===== INPUT FOR THIS TASK

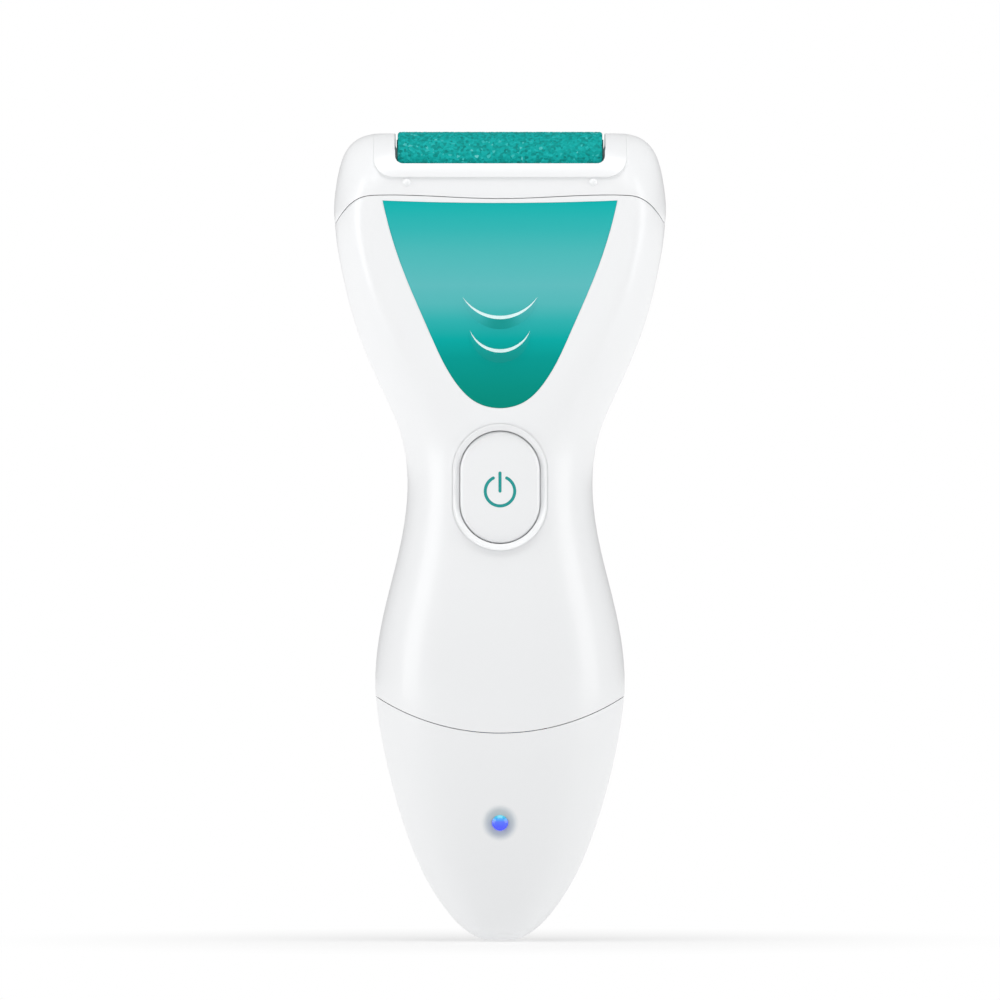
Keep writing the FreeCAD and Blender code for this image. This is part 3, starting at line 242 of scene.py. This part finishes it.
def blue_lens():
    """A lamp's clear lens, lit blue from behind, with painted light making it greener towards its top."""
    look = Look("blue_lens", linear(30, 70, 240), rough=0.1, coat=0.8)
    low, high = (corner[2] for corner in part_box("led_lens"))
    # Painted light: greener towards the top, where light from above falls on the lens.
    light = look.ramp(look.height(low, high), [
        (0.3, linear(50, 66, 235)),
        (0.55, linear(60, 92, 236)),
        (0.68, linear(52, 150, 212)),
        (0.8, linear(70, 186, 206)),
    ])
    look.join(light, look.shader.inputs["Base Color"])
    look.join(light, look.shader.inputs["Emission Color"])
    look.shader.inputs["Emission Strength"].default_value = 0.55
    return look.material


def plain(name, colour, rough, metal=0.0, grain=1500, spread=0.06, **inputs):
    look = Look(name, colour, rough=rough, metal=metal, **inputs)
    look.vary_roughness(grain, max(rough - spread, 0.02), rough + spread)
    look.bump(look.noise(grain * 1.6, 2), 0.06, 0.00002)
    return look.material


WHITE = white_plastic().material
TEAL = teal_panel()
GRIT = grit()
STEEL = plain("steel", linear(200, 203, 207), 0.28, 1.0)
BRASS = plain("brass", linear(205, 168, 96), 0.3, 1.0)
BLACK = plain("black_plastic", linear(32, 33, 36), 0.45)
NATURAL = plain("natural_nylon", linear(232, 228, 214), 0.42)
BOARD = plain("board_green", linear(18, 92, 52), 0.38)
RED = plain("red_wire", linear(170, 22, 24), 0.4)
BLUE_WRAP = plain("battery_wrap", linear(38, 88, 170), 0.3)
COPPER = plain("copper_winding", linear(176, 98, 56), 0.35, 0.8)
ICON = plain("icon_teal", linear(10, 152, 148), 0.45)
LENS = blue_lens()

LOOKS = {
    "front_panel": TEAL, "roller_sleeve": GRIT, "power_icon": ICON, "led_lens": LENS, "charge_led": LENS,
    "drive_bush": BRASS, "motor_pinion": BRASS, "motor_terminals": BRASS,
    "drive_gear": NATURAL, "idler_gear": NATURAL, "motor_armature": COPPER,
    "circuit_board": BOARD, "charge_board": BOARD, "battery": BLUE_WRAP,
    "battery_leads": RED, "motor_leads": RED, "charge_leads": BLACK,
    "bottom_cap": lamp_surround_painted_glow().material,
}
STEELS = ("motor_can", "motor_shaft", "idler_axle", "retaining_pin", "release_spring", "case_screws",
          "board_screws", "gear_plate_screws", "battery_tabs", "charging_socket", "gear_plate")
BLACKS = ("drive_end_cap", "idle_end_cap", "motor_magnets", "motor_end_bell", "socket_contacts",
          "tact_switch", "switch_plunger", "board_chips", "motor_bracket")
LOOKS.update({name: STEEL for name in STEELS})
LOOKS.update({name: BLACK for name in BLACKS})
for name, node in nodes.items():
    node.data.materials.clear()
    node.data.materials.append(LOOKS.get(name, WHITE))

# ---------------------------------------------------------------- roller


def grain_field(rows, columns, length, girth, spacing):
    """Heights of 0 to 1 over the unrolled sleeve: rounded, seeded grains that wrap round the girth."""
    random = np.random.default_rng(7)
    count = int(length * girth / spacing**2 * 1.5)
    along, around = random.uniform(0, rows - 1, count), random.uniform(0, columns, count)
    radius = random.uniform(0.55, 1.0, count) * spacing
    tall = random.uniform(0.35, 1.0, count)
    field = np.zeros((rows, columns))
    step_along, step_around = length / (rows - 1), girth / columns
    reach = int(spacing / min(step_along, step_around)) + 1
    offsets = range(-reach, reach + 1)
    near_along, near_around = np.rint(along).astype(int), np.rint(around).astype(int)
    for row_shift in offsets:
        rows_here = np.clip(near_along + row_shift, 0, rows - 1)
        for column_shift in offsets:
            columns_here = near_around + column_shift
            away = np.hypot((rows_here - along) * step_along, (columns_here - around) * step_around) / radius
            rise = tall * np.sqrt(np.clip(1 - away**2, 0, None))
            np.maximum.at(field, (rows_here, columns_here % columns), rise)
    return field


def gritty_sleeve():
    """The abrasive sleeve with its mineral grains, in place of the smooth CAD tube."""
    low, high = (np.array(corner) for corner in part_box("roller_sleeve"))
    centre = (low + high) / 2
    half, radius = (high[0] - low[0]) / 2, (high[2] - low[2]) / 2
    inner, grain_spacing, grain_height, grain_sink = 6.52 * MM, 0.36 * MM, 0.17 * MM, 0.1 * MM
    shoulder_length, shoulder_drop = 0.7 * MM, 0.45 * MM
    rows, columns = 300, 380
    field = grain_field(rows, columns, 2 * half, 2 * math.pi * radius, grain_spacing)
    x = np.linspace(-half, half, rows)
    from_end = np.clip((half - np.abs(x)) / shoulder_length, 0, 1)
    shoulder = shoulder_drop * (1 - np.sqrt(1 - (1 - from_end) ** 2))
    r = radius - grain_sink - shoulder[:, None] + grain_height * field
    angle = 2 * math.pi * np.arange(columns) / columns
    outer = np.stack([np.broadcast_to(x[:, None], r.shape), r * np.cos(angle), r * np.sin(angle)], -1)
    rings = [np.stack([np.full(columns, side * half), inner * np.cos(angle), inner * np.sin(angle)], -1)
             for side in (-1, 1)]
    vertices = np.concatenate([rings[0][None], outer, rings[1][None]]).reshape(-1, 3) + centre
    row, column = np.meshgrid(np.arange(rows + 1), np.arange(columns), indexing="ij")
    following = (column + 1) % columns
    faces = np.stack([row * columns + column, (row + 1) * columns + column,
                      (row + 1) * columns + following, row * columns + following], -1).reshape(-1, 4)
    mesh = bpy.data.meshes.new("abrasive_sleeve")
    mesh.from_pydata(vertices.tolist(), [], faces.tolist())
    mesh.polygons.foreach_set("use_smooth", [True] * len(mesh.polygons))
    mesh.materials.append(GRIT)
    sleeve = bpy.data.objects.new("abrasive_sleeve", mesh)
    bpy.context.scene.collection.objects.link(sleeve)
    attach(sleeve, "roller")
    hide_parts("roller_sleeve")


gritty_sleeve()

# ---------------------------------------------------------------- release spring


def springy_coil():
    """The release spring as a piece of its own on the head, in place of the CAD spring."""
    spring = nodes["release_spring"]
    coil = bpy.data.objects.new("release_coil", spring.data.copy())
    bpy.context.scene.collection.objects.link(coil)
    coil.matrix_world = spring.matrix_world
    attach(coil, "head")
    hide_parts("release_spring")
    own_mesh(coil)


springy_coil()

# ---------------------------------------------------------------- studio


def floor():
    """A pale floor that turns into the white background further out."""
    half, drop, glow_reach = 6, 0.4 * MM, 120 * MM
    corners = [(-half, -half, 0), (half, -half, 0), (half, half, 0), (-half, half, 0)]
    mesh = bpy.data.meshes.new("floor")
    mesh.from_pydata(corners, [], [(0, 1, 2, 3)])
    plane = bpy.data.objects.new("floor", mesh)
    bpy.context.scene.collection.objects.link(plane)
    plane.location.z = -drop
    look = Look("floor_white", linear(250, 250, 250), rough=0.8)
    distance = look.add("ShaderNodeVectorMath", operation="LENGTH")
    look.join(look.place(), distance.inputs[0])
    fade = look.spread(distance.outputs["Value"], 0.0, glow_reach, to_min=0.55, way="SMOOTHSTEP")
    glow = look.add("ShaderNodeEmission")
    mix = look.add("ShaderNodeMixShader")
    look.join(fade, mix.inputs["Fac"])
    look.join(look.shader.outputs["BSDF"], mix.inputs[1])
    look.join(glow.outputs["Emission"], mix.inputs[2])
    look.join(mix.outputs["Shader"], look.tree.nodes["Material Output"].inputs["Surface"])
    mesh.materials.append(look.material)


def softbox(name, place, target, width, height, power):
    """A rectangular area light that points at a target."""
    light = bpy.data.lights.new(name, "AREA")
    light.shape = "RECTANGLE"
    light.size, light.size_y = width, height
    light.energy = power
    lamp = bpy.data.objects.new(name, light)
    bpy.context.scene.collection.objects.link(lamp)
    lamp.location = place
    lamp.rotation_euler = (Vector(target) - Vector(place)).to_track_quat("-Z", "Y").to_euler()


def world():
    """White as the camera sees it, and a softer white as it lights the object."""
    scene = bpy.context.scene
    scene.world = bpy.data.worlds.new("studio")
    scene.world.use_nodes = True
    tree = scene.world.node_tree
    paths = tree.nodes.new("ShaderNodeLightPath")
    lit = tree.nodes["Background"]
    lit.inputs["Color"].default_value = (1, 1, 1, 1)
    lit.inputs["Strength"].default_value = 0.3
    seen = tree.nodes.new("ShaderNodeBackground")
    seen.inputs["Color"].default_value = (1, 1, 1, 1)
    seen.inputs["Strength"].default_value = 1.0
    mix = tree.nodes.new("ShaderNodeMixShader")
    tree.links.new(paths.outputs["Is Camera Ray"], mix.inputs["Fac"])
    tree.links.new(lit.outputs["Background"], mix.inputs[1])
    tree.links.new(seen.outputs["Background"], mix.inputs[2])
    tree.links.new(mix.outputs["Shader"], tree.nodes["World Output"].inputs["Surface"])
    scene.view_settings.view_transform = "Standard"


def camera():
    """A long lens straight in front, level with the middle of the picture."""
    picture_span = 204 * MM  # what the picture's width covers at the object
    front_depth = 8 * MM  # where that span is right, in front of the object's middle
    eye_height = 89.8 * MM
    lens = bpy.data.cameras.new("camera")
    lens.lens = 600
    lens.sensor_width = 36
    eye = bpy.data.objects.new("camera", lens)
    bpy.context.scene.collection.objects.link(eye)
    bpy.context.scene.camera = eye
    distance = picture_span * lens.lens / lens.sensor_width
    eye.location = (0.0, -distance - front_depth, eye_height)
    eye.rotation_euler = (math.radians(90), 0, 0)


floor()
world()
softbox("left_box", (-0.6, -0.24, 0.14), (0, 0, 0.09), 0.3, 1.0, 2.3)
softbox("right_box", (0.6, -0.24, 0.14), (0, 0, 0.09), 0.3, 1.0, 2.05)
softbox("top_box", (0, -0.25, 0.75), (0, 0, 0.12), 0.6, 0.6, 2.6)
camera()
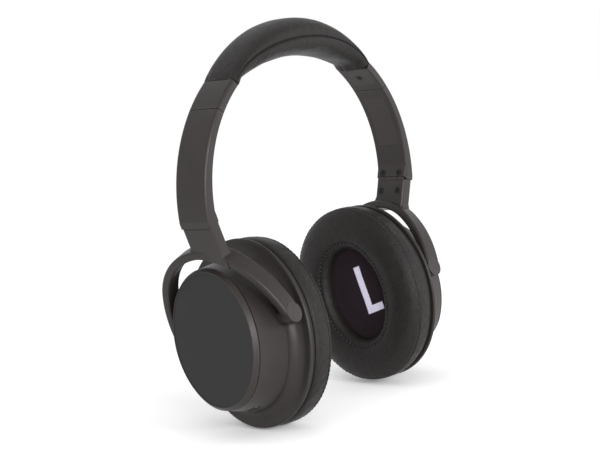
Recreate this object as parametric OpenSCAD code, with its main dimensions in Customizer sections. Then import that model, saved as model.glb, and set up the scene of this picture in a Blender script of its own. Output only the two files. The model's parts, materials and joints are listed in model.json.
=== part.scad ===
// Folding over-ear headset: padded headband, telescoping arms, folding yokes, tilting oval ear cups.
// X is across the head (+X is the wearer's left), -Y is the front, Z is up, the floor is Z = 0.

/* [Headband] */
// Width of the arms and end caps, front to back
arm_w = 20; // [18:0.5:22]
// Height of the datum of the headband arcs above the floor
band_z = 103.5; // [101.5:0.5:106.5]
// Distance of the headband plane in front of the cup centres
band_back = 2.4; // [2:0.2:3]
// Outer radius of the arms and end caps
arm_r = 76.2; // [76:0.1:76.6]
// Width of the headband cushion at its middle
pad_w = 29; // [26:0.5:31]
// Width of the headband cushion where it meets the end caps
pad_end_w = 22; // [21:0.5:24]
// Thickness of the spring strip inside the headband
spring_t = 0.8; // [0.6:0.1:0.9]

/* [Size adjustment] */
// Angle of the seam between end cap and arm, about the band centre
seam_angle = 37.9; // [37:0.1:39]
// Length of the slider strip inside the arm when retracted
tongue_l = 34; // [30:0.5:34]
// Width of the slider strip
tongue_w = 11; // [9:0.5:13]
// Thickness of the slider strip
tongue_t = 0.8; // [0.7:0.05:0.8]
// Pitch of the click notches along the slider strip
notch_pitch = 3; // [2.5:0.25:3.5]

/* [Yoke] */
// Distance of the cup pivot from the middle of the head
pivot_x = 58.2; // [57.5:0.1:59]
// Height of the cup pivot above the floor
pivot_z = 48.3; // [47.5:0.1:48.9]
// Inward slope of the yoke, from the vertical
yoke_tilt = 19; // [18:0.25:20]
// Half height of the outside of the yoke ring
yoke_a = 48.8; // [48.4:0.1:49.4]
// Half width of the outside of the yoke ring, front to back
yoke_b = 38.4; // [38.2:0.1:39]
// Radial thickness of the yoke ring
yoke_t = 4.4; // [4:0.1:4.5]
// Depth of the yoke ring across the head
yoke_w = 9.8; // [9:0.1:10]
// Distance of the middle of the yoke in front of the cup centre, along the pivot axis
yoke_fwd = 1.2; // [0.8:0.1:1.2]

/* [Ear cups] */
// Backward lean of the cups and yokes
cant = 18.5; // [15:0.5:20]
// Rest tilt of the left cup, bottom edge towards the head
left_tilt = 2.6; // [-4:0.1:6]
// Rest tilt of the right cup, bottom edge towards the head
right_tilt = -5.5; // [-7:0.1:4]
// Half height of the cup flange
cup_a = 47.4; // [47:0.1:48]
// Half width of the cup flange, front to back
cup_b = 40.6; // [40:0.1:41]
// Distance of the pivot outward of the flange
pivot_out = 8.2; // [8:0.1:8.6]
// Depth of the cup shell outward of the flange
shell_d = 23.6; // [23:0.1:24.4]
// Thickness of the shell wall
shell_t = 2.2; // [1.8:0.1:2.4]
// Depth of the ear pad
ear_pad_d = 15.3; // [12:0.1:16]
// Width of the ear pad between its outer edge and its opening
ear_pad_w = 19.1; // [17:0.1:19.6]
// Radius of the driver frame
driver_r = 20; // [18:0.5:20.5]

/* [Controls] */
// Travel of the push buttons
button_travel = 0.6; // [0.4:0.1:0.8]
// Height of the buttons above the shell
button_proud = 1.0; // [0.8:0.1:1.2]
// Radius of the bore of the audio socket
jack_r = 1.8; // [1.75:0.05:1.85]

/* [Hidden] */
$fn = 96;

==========

WHAT THIS TASK INVOLVES: Above is a listing; print exactly its lines from the one with "Recreate this object" through the one with "spring_t = 0.8; // [0.6:0.1:0.9]", and no other lines.

SOLUTION FOR THIS TASK:
Recreate this object as parametric OpenSCAD code, with its main dimensions in Customizer sections. Then import that model, saved as model.glb, and set up the scene of this picture in a Blender script of its own. Output only the two files. The model's parts, materials and joints are listed in model.json.
=== part.scad ===
// Folding over-ear headset: padded headband, telescoping arms, folding yokes, tilting oval ear cups.
// X is across the head (+X is the wearer's left), -Y is the front, Z is up, the floor is Z = 0.

/* [Headband] */
// Width of the arms and end caps, front to back
arm_w = 20; // [18:0.5:22]
// Height of the datum of the headband arcs above the floor
band_z = 103.5; // [101.5:0.5:106.5]
// Distance of the headband plane in front of the cup centres
band_back = 2.4; // [2:0.2:3]
// Outer radius of the arms and end caps
arm_r = 76.2; // [76:0.1:76.6]
// Width of the headband cushion at its middle
pad_w = 29; // [26:0.5:31]
// Width of the headband cushion where it meets the end caps
pad_end_w = 22; // [21:0.5:24]
// Thickness of the spring strip inside the headband
spring_t = 0.8; // [0.6:0.1:0.9]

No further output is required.